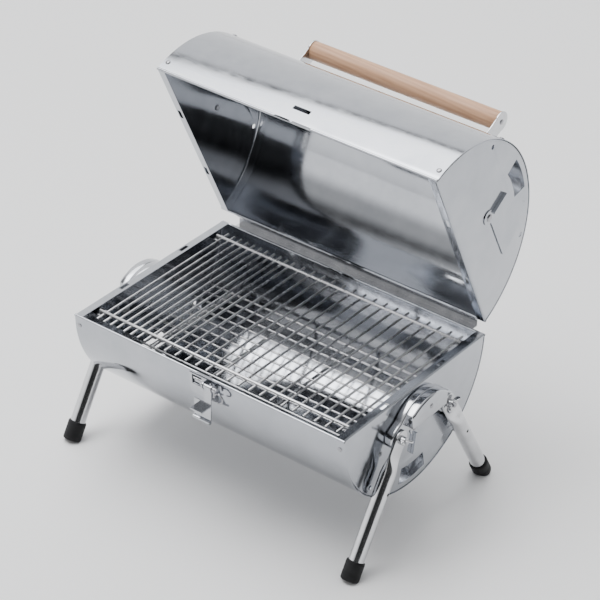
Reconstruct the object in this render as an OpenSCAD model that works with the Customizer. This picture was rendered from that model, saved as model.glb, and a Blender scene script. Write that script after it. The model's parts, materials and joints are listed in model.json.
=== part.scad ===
// Portable barrel charcoal grill, standing on four folding legs with its lid open.
// The barrel axis runs along X, the latch faces -Y, the hinge is at +Y and the floor is z = 0.

/* [Barrel] */
// Length over the outer faces of the end plates
barrel_len = 420; // [380:10:460]
// Outer radius of the rolled shells
barrel_r = 146; // [140:1:152]
// Sheet thickness of the shells
shell_t = 0.8; // [0.6:0.1:1.2]
// Sheet thickness of the end plates
plate_t = 1; // [0.8:0.1:1.5]
// Width of the flange turned in around each end plate
flange_w = 12; // [10:1:14]
// Radius of the rolled bead along the long rims
bead_r = 1.8; // [1.5:0.1:2]

/* [Lid] */
// Angle that the lid is open, from closed
lid_open = 63.5; // [55:0.5:70]
// Gap between the rims of the closed lid and the base
lid_gap = 2; // [1:0.5:3]
// Distance of the hinge axis behind the shell
hinge_back = 12; // [11:0.5:13]
// Height of the hinge axis above the base rim
hinge_up = 12; // [11:0.5:13]
// Radius of the hinge knuckles
knuckle_r = 5; // [4.5:0.1:5.2]
// Radius of the hinge pin
hinge_pin_r = 2.5; // [2:0.1:3]

/* [Handle] */
// Length of the wooden grip
grip_len = 288; // [240:4:296]
// Radius of the wooden grip
grip_r = 12.5; // [11:0.5:13]
// Height of the grip axis above the lid's rim plane
grip_h = 190; // [184:1:196]

/* [Legs] */
// Height of the base rim above the floor
rim_h = 204; // [202:1:205]
// Distance of each leg pivot from the middle of the end plate
leg_y = 50; // [50:1:54]
// Depth of the leg pivots below the base rim
leg_drop = 45; // [44:1:46]
// Length from the leg pivot to the end of the tube
leg_len = 175; // [174:0.5:176]
// Angle that each leg leans out from the vertical
leg_splay = 30.5; // [29:0.5:32]
// Outer radius of the leg tube
tube_r = 10; // [9:0.5:10]
// Outer radius of the rubber foot
foot_r = 12; // [11:0.5:12.5]

/* [Grids] */
// Radius of the wires that food lies on
wire_r = 1.6; // [1.4:0.1:1.8]
// Number of closely spaced wires at the left end
fine_wires = 11; // [9:1:12]
// Pitch of the closely spaced wires
fine_pitch = 11; // [10:0.5:11]
// Number of widely spaced wires
coarse_wires = 16; // [14:1:16]
// Pitch of the widely spaced wires
coarse_pitch = 16.5; // [15:0.5:16.5]
// Number of long wires in the charcoal grate
grate_wires = 11; // [9:2:11]
// Pitch of the charcoal grate's long wires
grate_pitch = 18; // [16:1:18]

/* [Vents] */
// Distance of each damper pivot from the barrel axis
damper_r = 60; // [59:0.5:61]
// Radius of the damper's fan
fan_r = 80; // [79:0.5:81]
// Angle that the fan spans
fan_span = 52; // [50:1:54]
// Angle that each damper is open
damper_open = 62; // [60:1:63]

/* [Hidden] */
$fn = 96;

steel = [0.78, 0.79, 0.81];
bright_steel = [0.86, 0.87, 0.88];
dark_steel = [0.45, 0.46, 0.48];
rubber = [0.07, 0.07, 0.08];
beech = [0.82, 0.68, 0.52];

big = 400;                       // larger than any half of the barrel
fit = 0.05;                      // radial clearance of a pin in its hole
gap = 0.3;                       // clearance between parts that move past each other
half_len = barrel_len / 2;
plate_in = half_len - plate_t;   // inner face of an end plate
flange_in = half_len - flange_w; // inner edge of an end plate's flange
plate_r = barrel_r - shell_t;    // edge of an end plate, inside the shell

hinge_y = barrel_r + hinge_back;
grip_rise = lid_gap + grip_h;
arm_t = 2;
arm_r = grip_r + 1;

// Vent opening in every end plate
vent_in = 114;
vent_out = 136;
vent_half = 11.5;
rivet_r = 2;                     // shank of a damper's rivet

// Latch: the hasp's pin lies in front of the base just under the rim
latch_y = barrel_r + 7;
latch_z = -9;
latch_pin_r = 1.5;
latch_t = 1.2;
tongue_reach = 11;
tongue_at = 34;
slit_h = 6;
slit_x = [-14, 11];
window_x = [-20, -5];            // window beside the hasp, with a tongue bent into it
window_z = [-20, -6];
hasp_x = [4.5, 15.5];            // the hasp's hinge barrel, between the two ears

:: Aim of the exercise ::
Exactly reproduce every line of the data above.

:: The reply ::
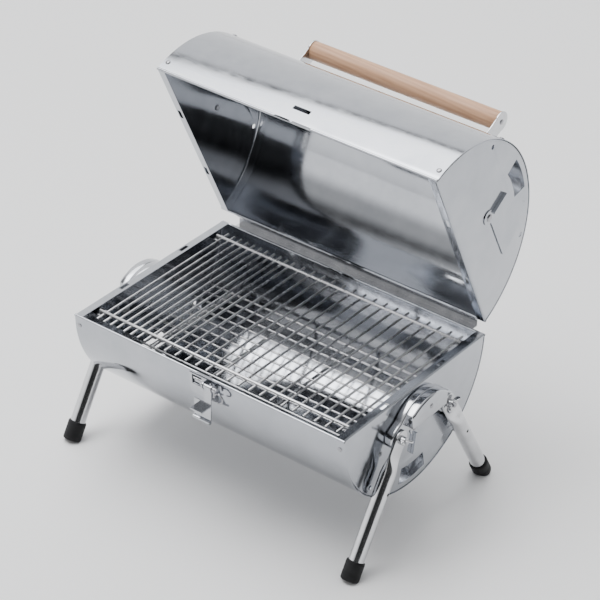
Reconstruct the object in this render as an OpenSCAD model that works with the Customizer. This picture was rendered from that model, saved as model.glb, and a Blender scene script. Write that script after it. The model's parts, materials and joints are listed in model.json.
=== part.scad ===
// Portable barrel charcoal grill, standing on four folding legs with its lid open.
// The barrel axis runs along X, the latch faces -Y, the hinge is at +Y and the floor is z = 0.

/* [Barrel] */
// Length over the outer faces of the end plates
barrel_len = 420; // [380:10:460]
// Outer radius of the rolled shells
barrel_r = 146; // [140:1:152]
// Sheet thickness of the shells
shell_t = 0.8; // [0.6:0.1:1.2]
// Sheet thickness of the end plates
plate_t = 1; // [0.8:0.1:1.5]
// Width of the flange turned in around each end plate
flange_w = 12; // [10:1:14]
// Radius of the rolled bead along the long rims
bead_r = 1.8; // [1.5:0.1:2]

/* [Lid] */
// Angle that the lid is open, from closed
lid_open = 63.5; // [55:0.5:70]
// Gap between the rims of the closed lid and the base
lid_gap = 2; // [1:0.5:3]
// Distance of the hinge axis behind the shell
hinge_back = 12; // [11:0.5:13]
// Height of the hinge axis above the base rim
hinge_up = 12; // [11:0.5:13]
// Radius of the hinge knuckles
knuckle_r = 5; // [4.5:0.1:5.2]
// Radius of the hinge pin
hinge_pin_r = 2.5; // [2:0.1:3]

/* [Handle] */
// Length of the wooden grip
grip_len = 288; // [240:4:296]
// Radius of the wooden grip
grip_r = 12.5; // [11:0.5:13]
// Height of the grip axis above the lid's rim plane
grip_h = 190; // [184:1:196]

/* [Legs] */
// Height of the base rim above the floor
rim_h = 204; // [202:1:205]
// Distance of each leg pivot from the middle of the end plate
leg_y = 50; // [50:1:54]
// Depth of the leg pivots below the base rim
leg_drop = 45; // [44:1:46]
// Length from the leg pivot to the end of the tube
leg_len = 175; // [174:0.5:176]
// Angle that each leg leans out from the vertical
leg_splay = 30.5; // [29:0.5:32]
// Outer radius of the leg tube
tube_r = 10; // [9:0.5:10]
// Outer radius of the rubber foot
foot_r = 12; // [11:0.5:12.5]

/* [Grids] */
// Radius of the wires that food lies on
wire_r = 1.6; // [1.4:0.1:1.8]
// Number of closely spaced wires at the left end
fine_wires = 11; // [9:1:12]
// Pitch of the closely spaced wires
fine_pitch = 11; // [10:0.5:11]
// Number of widely spaced wires
coarse_wires = 16; // [14:1:16]
// Pitch of the widely spaced wires
coarse_pitch = 16.5; // [15:0.5:16.5]
// Number of long wires in the charcoal grate
grate_wires = 11; // [9:2:11]
// Pitch of the charcoal grate's long wires
grate_pitch = 18; // [16:1:18]

/* [Vents] */
// Distance of each damper pivot from the barrel axis
damper_r = 60; // [59:0.5:61]
// Radius of the damper's fan
fan_r = 80; // [79:0.5:81]
// Angle that the fan spans
fan_span = 52; // [50:1:54]
// Angle that each damper is open
damper_open = 62; // [60:1:63]

/* [Hidden] */
$fn = 96;

steel = [0.78, 0.79, 0.81];
bright_steel = [0.86, 0.87, 0.88];
dark_steel = [0.45, 0.46, 0.48];
rubber = [0.07, 0.07, 0.08];
beech = [0.82, 0.68, 0.52];

big = 400;                       // larger than any half of the barrel
fit = 0.05;                      // radial clearance of a pin in its hole
gap = 0.3;                       // clearance between parts that move past each other
half_len = barrel_len / 2;
plate_in = half_len - plate_t;   // inner face of an end plate
flange_in = half_len - flange_w; // inner edge of an end plate's flange
plate_r = barrel_r - shell_t;    // edge of an end plate, inside the shell

hinge_y = barrel_r + hinge_back;
grip_rise = lid_gap + grip_h;
arm_t = 2;
arm_r = grip_r + 1;

// Vent opening in every end plate
vent_in = 114;
vent_out = 136;
vent_half = 11.5;
rivet_r = 2;                     // shank of a damper's rivet

// Latch: the hasp's pin lies in front of the base just under the rim
latch_y = barrel_r + 7;
latch_z = -9;
latch_pin_r = 1.5;
latch_t = 1.2;
tongue_reach = 11;
tongue_at = 34;
slit_h = 6;
slit_x = [-14, 11];
window_x = [-20, -5];            // window beside the hasp, with a tongue bent into it
window_z = [-20, -6];
hasp_x = [4.5, 15.5];            // the hasp's hinge barrel, between the two ears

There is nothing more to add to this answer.